● STATED TASK
Your task is to print all of the data word for word.

● SUPPLIED MATERIAL
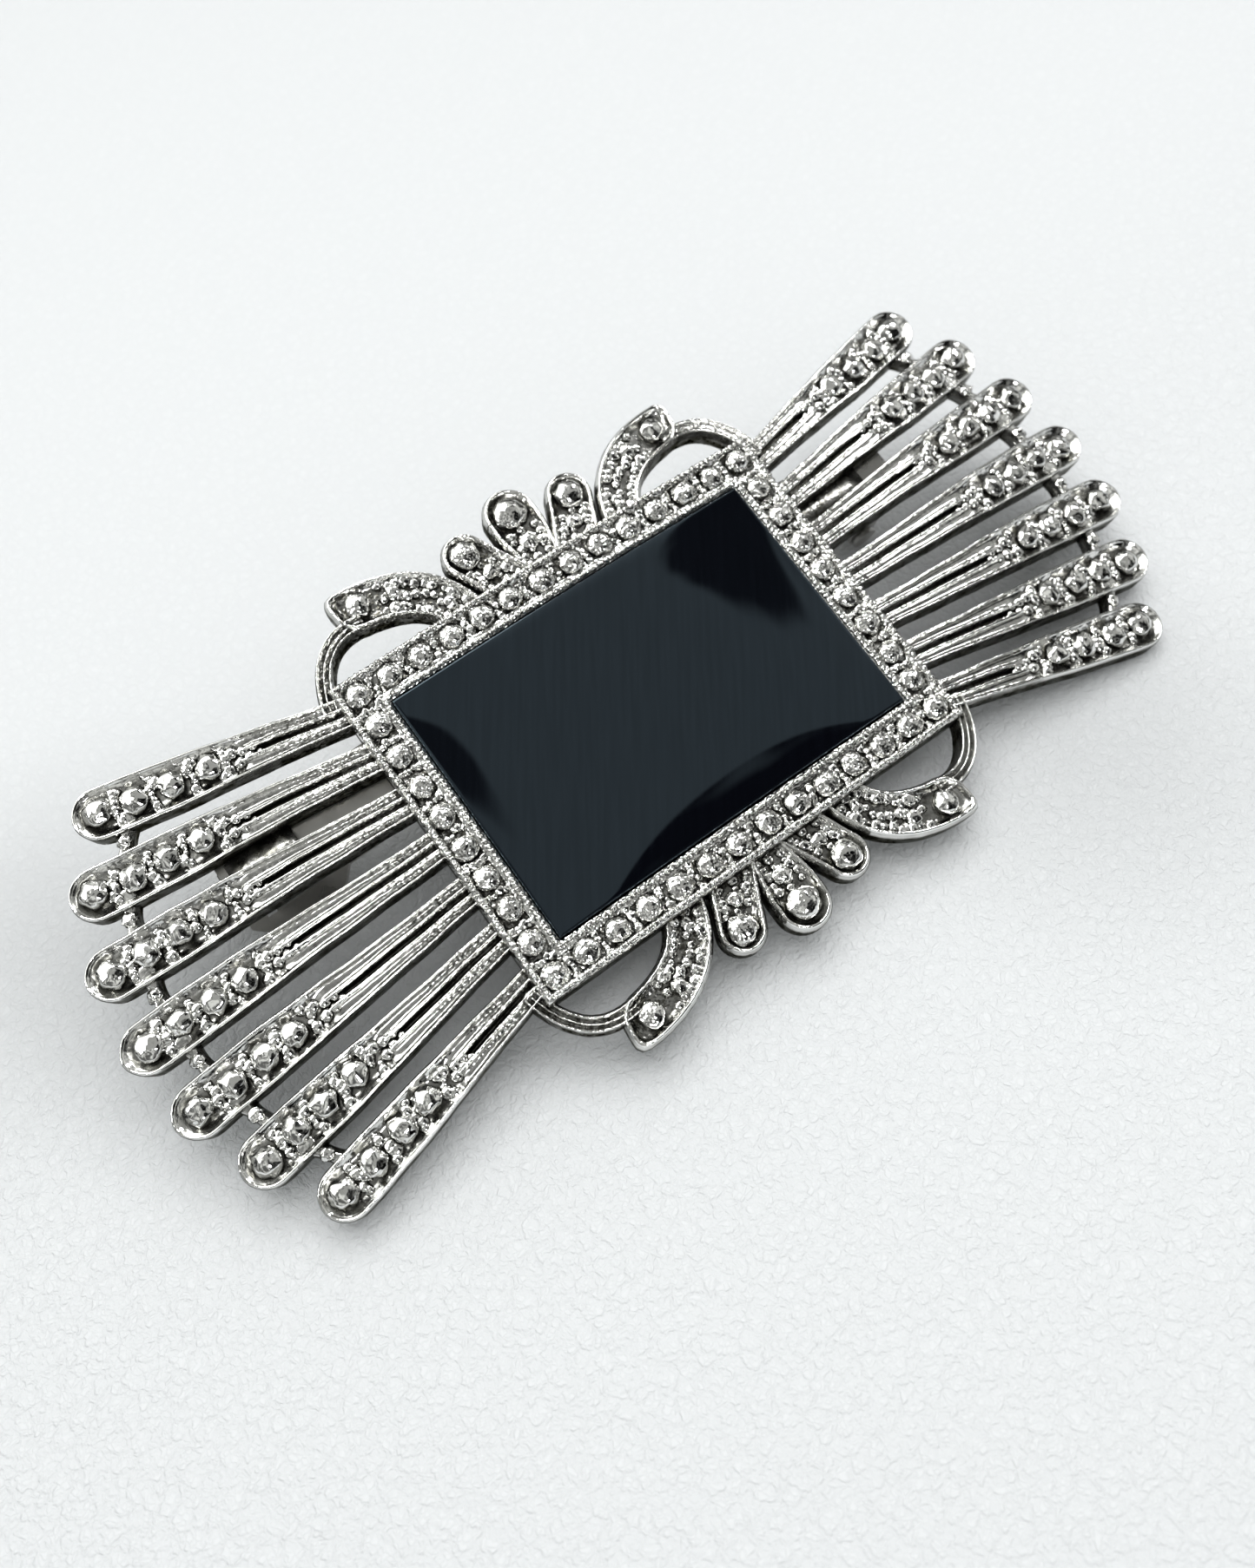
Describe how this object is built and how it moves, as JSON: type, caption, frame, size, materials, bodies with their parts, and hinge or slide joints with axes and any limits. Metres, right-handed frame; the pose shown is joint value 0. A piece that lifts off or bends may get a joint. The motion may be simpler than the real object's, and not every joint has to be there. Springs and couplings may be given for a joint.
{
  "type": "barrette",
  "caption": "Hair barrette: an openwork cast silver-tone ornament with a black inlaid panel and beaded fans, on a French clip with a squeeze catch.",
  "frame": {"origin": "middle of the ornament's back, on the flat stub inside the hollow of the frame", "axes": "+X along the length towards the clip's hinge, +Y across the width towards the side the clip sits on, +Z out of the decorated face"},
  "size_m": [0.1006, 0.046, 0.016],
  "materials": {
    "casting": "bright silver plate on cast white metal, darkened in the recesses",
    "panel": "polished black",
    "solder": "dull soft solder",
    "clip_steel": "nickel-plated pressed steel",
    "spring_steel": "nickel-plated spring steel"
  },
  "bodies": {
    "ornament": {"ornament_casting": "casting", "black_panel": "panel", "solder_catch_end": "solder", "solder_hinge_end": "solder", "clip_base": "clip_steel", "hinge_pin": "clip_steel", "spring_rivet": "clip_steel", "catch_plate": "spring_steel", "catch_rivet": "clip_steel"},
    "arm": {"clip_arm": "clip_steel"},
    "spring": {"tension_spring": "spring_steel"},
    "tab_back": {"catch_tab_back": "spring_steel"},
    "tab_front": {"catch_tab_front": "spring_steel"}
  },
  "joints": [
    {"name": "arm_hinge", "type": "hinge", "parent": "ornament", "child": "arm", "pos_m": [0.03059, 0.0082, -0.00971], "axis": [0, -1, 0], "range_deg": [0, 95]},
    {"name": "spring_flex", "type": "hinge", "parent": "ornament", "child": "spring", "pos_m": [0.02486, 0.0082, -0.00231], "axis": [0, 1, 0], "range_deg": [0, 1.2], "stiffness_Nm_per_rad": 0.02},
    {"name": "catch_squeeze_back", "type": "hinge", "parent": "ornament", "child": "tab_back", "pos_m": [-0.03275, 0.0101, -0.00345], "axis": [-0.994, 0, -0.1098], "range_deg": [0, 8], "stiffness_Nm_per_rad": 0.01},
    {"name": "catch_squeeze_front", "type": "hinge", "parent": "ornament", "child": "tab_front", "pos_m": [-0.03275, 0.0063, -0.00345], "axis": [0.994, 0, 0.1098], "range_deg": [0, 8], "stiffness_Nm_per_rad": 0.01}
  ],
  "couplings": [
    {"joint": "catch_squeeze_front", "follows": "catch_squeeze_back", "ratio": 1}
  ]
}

● TASK RESPONSE
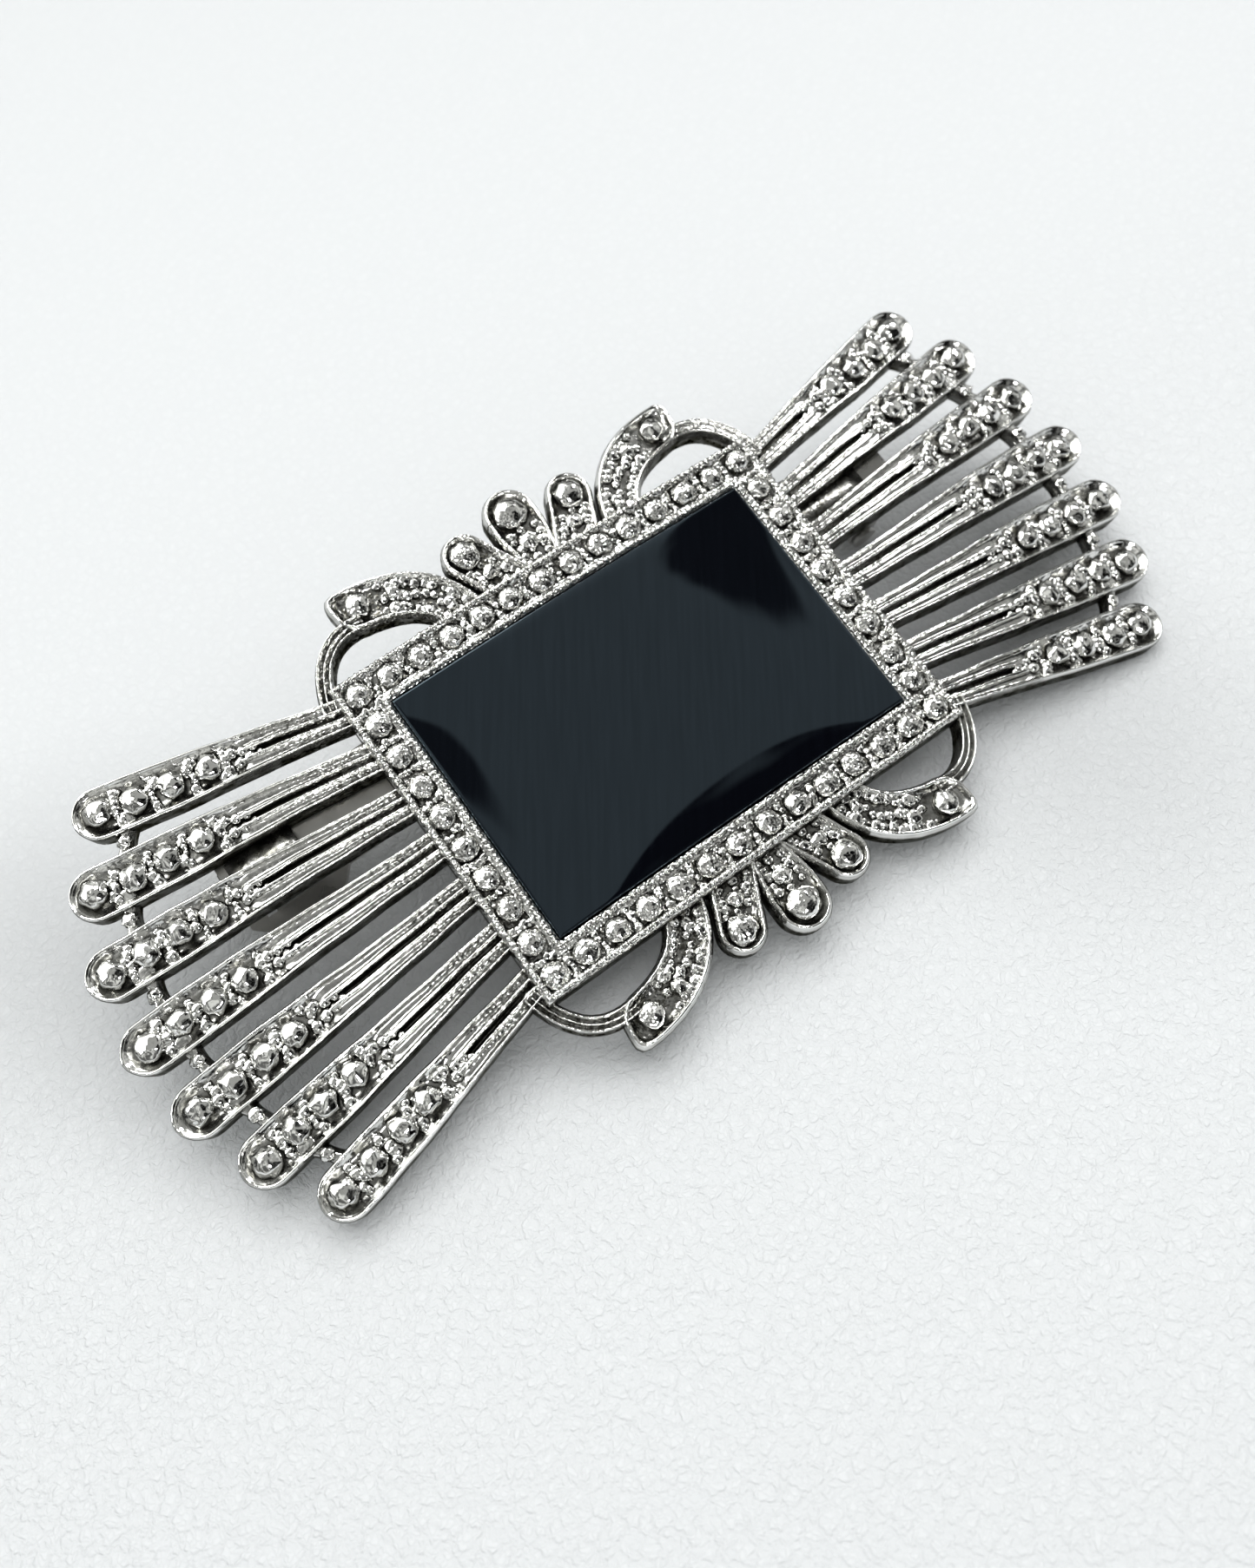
Describe how this object is built and how it moves, as JSON: type, caption, frame, size, materials, bodies with their parts, and hinge or slide joints with axes and any limits. Metres, right-handed frame; the pose shown is joint value 0. A piece that lifts off or bends may get a joint. The motion may be simpler than the real object's, and not every joint has to be there. Springs and couplings may be given for a joint.
{
  "type": "barrette",
  "caption": "Hair barrette: an openwork cast silver-tone ornament with a black inlaid panel and beaded fans, on a French clip with a squeeze catch.",
  "frame": {"origin": "middle of the ornament's back, on the flat stub inside the hollow of the frame", "axes": "+X along the length towards the clip's hinge, +Y across the width towards the side the clip sits on, +Z out of the decorated face"},
  "size_m": [0.1006, 0.046, 0.016],
  "materials": {
    "casting": "bright silver plate on cast white metal, darkened in the recesses",
    "panel": "polished black",
    "solder": "dull soft solder",
    "clip_steel": "nickel-plated pressed steel",
    "spring_steel": "nickel-plated spring steel"
  },
  "bodies": {
    "ornament": {"ornament_casting": "casting", "black_panel": "panel", "solder_catch_end": "solder", "solder_hinge_end": "solder", "clip_base": "clip_steel", "hinge_pin": "clip_steel", "spring_rivet": "clip_steel", "catch_plate": "spring_steel", "catch_rivet": "clip_steel"},
    "arm": {"clip_arm": "clip_steel"},
    "spring": {"tension_spring": "spring_steel"},
    "tab_back": {"catch_tab_back": "spring_steel"},
    "tab_front": {"catch_tab_front": "spring_steel"}
  },
  "joints": [
    {"name": "arm_hinge", "type": "hinge", "parent": "ornament", "child": "arm", "pos_m": [0.03059, 0.0082, -0.00971], "axis": [0, -1, 0], "range_deg": [0, 95]},
    {"name": "spring_flex", "type": "hinge", "parent": "ornament", "child": "spring", "pos_m": [0.02486, 0.0082, -0.00231], "axis": [0, 1, 0], "range_deg": [0, 1.2], "stiffness_Nm_per_rad": 0.02},
    {"name": "catch_squeeze_back", "type": "hinge", "parent": "ornament", "child": "tab_back", "pos_m": [-0.03275, 0.0101, -0.00345], "axis": [-0.994, 0, -0.1098], "range_deg": [0, 8], "stiffness_Nm_per_rad": 0.01},
    {"name": "catch_squeeze_front", "type": "hinge", "parent": "ornament", "child": "tab_front", "pos_m": [-0.03275, 0.0063, -0.00345], "axis": [0.994, 0, 0.1098], "range_deg": [0, 8], "stiffness_Nm_per_rad": 0.01}
  ],
  "couplings": [
    {"joint": "catch_squeeze_front", "follows": "catch_squeeze_back", "ratio": 1}
  ]
}